_Given request_
Extract the lines from the first line of the records below through the line containing "7 + len(LOW_GROOVES))", inclusive, and reproduce them exactly as written.

***

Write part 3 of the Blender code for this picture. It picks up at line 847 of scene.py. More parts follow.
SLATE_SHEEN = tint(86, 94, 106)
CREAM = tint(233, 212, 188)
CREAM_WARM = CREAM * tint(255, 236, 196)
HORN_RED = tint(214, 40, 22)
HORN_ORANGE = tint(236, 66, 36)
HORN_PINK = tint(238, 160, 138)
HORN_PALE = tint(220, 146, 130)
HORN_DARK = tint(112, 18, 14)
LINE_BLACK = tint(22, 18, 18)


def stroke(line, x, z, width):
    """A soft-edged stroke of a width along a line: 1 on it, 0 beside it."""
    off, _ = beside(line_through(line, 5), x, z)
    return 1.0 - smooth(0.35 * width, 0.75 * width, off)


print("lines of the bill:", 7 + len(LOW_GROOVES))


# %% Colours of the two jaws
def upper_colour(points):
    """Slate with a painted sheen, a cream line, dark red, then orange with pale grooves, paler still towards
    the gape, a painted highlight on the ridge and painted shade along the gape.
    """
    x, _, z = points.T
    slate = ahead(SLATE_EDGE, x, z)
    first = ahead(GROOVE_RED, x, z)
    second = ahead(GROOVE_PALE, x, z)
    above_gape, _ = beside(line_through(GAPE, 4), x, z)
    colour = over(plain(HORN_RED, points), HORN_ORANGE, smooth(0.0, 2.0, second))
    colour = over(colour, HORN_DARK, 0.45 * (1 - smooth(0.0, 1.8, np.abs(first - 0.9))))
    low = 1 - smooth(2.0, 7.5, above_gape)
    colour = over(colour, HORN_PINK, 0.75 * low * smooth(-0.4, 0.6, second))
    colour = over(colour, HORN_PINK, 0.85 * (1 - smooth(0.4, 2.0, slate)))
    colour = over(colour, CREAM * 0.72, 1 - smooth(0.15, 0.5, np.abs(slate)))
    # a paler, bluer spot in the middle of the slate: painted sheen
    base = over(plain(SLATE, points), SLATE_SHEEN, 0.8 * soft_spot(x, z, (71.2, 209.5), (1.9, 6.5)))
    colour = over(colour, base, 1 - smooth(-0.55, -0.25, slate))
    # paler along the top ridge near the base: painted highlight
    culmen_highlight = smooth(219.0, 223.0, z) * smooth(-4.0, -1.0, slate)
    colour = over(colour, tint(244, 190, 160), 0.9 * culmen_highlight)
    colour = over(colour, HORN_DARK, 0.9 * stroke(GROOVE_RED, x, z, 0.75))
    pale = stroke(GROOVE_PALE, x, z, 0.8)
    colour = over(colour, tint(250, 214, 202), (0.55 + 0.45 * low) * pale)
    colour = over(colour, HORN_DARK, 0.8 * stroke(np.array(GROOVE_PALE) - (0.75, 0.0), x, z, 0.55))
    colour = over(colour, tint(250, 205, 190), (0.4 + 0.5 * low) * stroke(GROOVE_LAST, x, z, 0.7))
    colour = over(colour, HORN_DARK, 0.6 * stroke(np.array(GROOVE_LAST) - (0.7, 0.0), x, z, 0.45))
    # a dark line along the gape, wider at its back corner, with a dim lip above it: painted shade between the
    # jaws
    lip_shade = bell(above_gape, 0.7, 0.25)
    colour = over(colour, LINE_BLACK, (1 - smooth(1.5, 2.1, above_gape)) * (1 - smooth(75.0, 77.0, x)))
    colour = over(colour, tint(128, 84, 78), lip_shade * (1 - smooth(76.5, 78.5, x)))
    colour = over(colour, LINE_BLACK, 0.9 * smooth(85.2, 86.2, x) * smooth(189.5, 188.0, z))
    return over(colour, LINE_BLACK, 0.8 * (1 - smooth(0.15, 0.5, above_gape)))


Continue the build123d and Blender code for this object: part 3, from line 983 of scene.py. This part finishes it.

***

_Answer to the task_
Write part 3 of the Blender code for this picture. It picks up at line 847 of scene.py. More parts follow.
SLATE_SHEEN = tint(86, 94, 106)
CREAM = tint(233, 212, 188)
CREAM_WARM = CREAM * tint(255, 236, 196)
HORN_RED = tint(214, 40, 22)
HORN_ORANGE = tint(236, 66, 36)
HORN_PINK = tint(238, 160, 138)
HORN_PALE = tint(220, 146, 130)
HORN_DARK = tint(112, 18, 14)
LINE_BLACK = tint(22, 18, 18)


def stroke(line, x, z, width):
    """A soft-edged stroke of a width along a line: 1 on it, 0 beside it."""
    off, _ = beside(line_through(line, 5), x, z)
    return 1.0 - smooth(0.35 * width, 0.75 * width, off)


print("lines of the bill:", 7 + len(LOW_GROOVES))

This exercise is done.